True Detective: Memorable Moments from “Form and Void”
Welcome to the final episode of True Detective season one, in which you say goodbye to one of the most epic fictional detectives ever and all your fan theories are proven wrong.
Horror Movie Hillbillies
What a disappointment it was to see that the scarred man, who popped up mowing lawns and giving directions in the most ominous way possible, was not much more than a horror movie cliché. His name is William Lee Childress and he’s nothing new. In a show that constantly pushed the boundaries of what a detective show could be, Childress was just another retread of what’s been done a dozen times before.
The opening scene has him threatening a tied up victim with crazy nonsense, even telling the silent, obscured victim to “be good and I’ll give you some water.” (Spoiler alert: it was not an alive person.) Then he went into a house filled with creepy dolls with smashed in faces and a disheveled, barefoot wife who is completely ignorant to the insane goings ons. (She also calls having sex “making flowers.” Gross.) They don’t even have a phone. In 2012! Childress’s impressions of movie star accents (English, Australian, posh, etc) was a bit different, but it was mostly a cliché setting with cliché characters.
The Devil’s in the Details
Cohle and Hart find out Childress’s identity because he painted a house. They used the internet to find records of his business and then found out his whole family history. I love the ultimately something so mundane was his downfall. It wasn’t a flashy reveal, but this show never relied on that.
The setting for the final action sequence was bonkers. From above it looked like a hidden fortress, covered in grass due to underuse. Inside was filled with stone tunnels and the creepiest things you can imagine, including more of those stick figures, spider webs, and a mummy. A mummy!
Cohle’s struggle with his own brain has been an ongoing thread. When he enters a room at the end of the tunnel, he sees the swirling universe in yet another one of his hallucinations. It’s the hallucination that gets him in trouble, distracting him from his surrounding. Childress stabs Cohle and picks him up like he’s one of the faceless creepy dolls in his sister-wife’s collection.
Hart shoots Childress, but like most impossible fictional serial killer characters, two bullets aren’t enough to put him down. He throws a weapon (a sharp hammer?) at Hart and it stabs him too. Just as he’s about to give the final fatal blow to Hart, Cohle shoots him in the head. The fight played out just like many final battles in serial killer stories. However, it was more intense, especially due to the fact that these characters wouldn’t return for another season. Still, it would have been great to see something different than the usual.

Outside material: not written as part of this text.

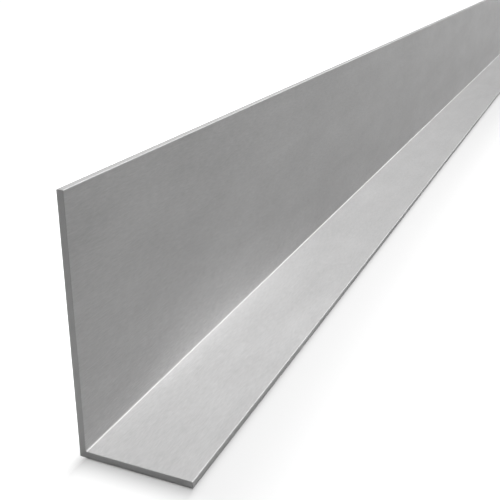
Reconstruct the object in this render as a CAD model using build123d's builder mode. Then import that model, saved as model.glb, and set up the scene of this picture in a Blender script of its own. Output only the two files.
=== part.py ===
"""Unequal angle section: one straight length of L-shaped metal stock, sawn square at both ends.

The short leg lies flat on the ground and the tall leg stands up along its left-hand edge.
X runs across the short leg from the heel to its toe, Y runs along the length, and Z runs up the tall leg.
The origin is the middle of the footprint, on the ground. All sizes are in millimetres.
"""

import os

from build123d import *

# Section
tall_leg = 110.0  # height of the standing leg, over the heel
short_leg = 50.0  # width of the lying leg, over the heel
wall = 3.0  # thickness of both legs
root_radius = 0.6  # concave corner where the two legs meet
heel_radius = 0.4  # convex corner behind the root
toe_radius = 0.35  # both corners of each leg's free edge

# Length
stock_length = 2000.0
end_break = 0.2  # deburred edge all round each sawn end

# Places that follow from the sizes
heel_x = -short_leg / 2
heel_corner = (heel_x, 0)
root_corner = (heel_x + wall, wall)


def nearest(corners, place):
    """The section corner that lies at a place given as (x, z)."""
    return corners.sort_by_distance((*place, 0))[0]


# The section is drawn looking along the length, as two legs that share the heel
with BuildPart() as angle_section:
    with BuildSketch(Plane.XZ) as section:
        with Locations(heel_corner):
            Rectangle(wall, tall_leg, align=(Align.MIN, Align.MIN))
            Rectangle(short_leg, wall, align=(Align.MIN, Align.MIN))
        heel = nearest(section.vertices(), heel_corner)
        root = nearest(section.vertices(), root_corner)
        toes = [v for v in section.vertices() if v not in (heel, root)]
        fillet(toes, radius=toe_radius)
        fillet(nearest(section.vertices(), heel_corner), radius=heel_radius)
        fillet(nearest(section.vertices(), root_corner), radius=root_radius)
    extrude(amount=stock_length / 2, both=True)

    # The saw's burr is taken off the rim of each end
    ends = angle_section.faces().filter_by(Axis.Y)
    chamfer(ends.edges(), length=end_break)

angle_section.part.label = "angle_section"

os.makedirs("parts", exist_ok=True)
export_step(angle_section.part, "parts/angle_section.step")

area = section.sketch.area
print(f"section area {area:.1f} mm2, volume {angle_section.part.volume / 1000:.1f} cm3")
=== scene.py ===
"""Looks for one straight length of unequal metal angle: satin skin, sawn ends and a plain studio.

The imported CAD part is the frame. The angle here is a finer mesh of the same section, with its rounded
corners and broken end edges, and it stands for the CAD node. Everything is in metres: X runs across the
short leg from heel to toe, Y runs along the length and Z runs up the tall leg.
"""

import math

import bpy
from bpy.props import FloatProperty, FloatVectorProperty, IntProperty, PointerProperty
from mathutils import Matrix, Vector


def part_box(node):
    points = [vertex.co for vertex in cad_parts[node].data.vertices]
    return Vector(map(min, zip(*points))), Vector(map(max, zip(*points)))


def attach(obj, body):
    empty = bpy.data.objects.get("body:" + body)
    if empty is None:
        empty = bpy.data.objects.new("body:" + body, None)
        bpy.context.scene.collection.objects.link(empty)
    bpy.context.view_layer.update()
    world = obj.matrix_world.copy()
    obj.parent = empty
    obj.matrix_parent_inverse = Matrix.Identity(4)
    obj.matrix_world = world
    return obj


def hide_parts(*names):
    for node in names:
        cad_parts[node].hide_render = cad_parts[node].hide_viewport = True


bl_info = {
    "name": "Metal Angle Section",
    "version": (1, 0, 0),
    "blender": (4, 5, 0),
    "location": "3D View > Sidebar > Angle",
    "description": "One length of unequal metal angle with a satin skin, and a plain studio to show it in",
    "category": "Object",
}

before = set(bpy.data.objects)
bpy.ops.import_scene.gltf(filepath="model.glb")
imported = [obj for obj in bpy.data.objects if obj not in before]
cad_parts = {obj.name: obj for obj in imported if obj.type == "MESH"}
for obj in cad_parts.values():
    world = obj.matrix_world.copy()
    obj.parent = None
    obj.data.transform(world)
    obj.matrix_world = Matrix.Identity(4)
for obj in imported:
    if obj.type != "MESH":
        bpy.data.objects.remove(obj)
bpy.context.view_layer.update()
CAD_NODE = "angle_section"
LOW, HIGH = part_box(CAD_NODE)


# Sizes and colours that a user would change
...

Tuttle and his school of molestation gets off with barely a scratch. Although the local news has brought up his name in the killings, he’s brushed it off by claiming he’s not related to Childress. (He is.) As Marty says, “Ain’t gonna get them all. That’s not the world we’re living in.”
A Severe Lack of Maggie
Maggie shows up to comfort Marty in the hospital. At least she got to see him cry in her last moments on screen.
A Perfect End to an Imperfect Partnership
Cohle and Hart were more friendly to each other in this episode than they ever had been before. They discuss what happened with Maggie and Cohle takes responsibility for his part and lays some of the blame at Hart’s door too. In the end they had some really great moments, including:
- Hart holds Cohle’s head in his lap as they both bleed and wait for help.
- When Hart is in the hospital bed he says “The last thing I remember I was on the ground, sirens, saying my friend’s name.”
- Hart goes to visit Cohle’s hospital room. Cohle’s first words are “we’re you watching me sleep?”
- “Don’t ever change, man,” Hart says to Cohle. It’s incredible that those words are coming from the person who least liked everything about Cohle. ‘
- A final flipping off.
- Hart gives Cohle a tiffany blue box with cigarettes inside. It’s the most romantic thing this show has ever done.
- Finally, when Cohle wants to leave the hospital, Hart doesn’t object. “I’d protest but it occurs to me that you’re unkillable.”
Best Cohle Scene Yet
“I could feel my definition fading,” Cohle says as he describes what happened to him as he was dying. He could feel his daughter’s love, as well as his departed parents. “I could still feel her love there. There was nothing but that love.” He breaks down crying in a moment that ensures McConaughey’s future Emmy. “Then I woke up.”
Who’s the Yellow King?
Shhhhh. Don’t ask questions where there’s clearly no real, compelling answer.